EP by David Sylvian, Ryuichi Sakamoto
- Released: October 8, 2003
- Recorded: Summer 2003, New York and New Hampshire.
- Genre: Ambient
- Label: Warner Japan; Samadhi Sound;
- Producer: David Sylvian; Ryuichi Sakamoto;

Alternative cover
- UK edition

= World Citizen (EP) =

2003 EP by David Sylvian, Ryuichi Sakamoto

World Citizen is an EP by Ryuichi Sakamoto and David Sylvian. It was originally released in Japan on October 8, 2003, before being released in the UK the following year on April 21, 2004, through Sylvian's label Samadhi Sound; the two editions have different track lists and different covers. The EP was created as part of a project called Chain Music instigated by Sakamoto. A remix of "World Citizen (I Won't Be Disappointed)" was later included on Sakamoto's 2004 solo album Chasm and Sylvian's 2010 compilation Sleepwalkers; the 2022 reissue of the latter additionally adds in "World Citizen".

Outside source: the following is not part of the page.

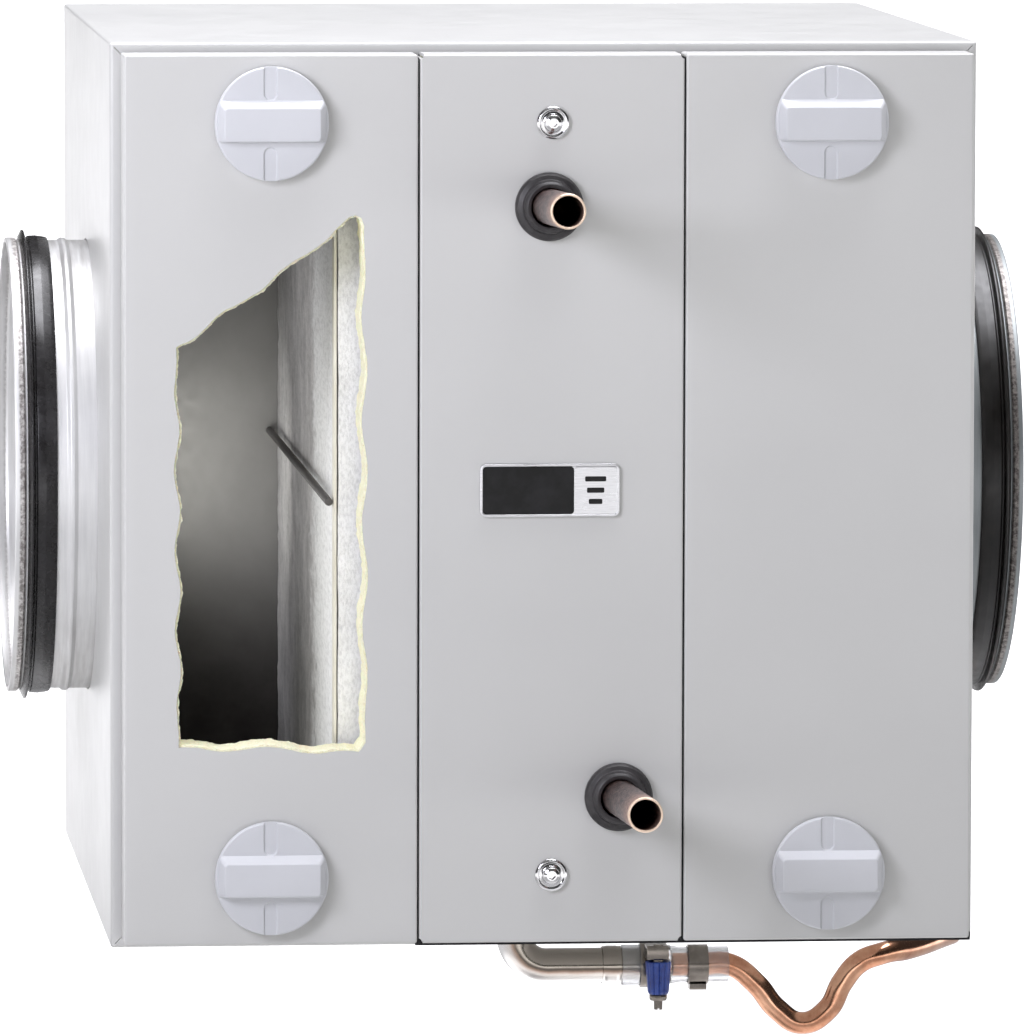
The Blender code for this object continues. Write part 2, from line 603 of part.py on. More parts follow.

The album was praised by The Guardian: "Its skewed pop recalls Bowie's Hunky Dory, and pinpoints the human cost of superpower recklessness, prompting a standing ovation for pop music's most mercurial refusenik-turned-prodigal son".

==Background==
The songs were recorded in New York, and at Sylvian's home studio in New Hampshire in the summer of 2003. Sakamoto had approached him to contribute. Sylvian said: "I happened to be travelling at the time the request reached me so, I felt I had to turn it down. However, as the week wore on, I found myself pacing the streets of London, with the beginnings of an idea for a piece called "World Citizen". On my return to the U.S, I found the chain-music composition waiting for me. I recorded a one-take demo a week later and sent a file to Sakamoto to see if, in his opinion, the piece was worth pursuing. We spent a week putting the piece together."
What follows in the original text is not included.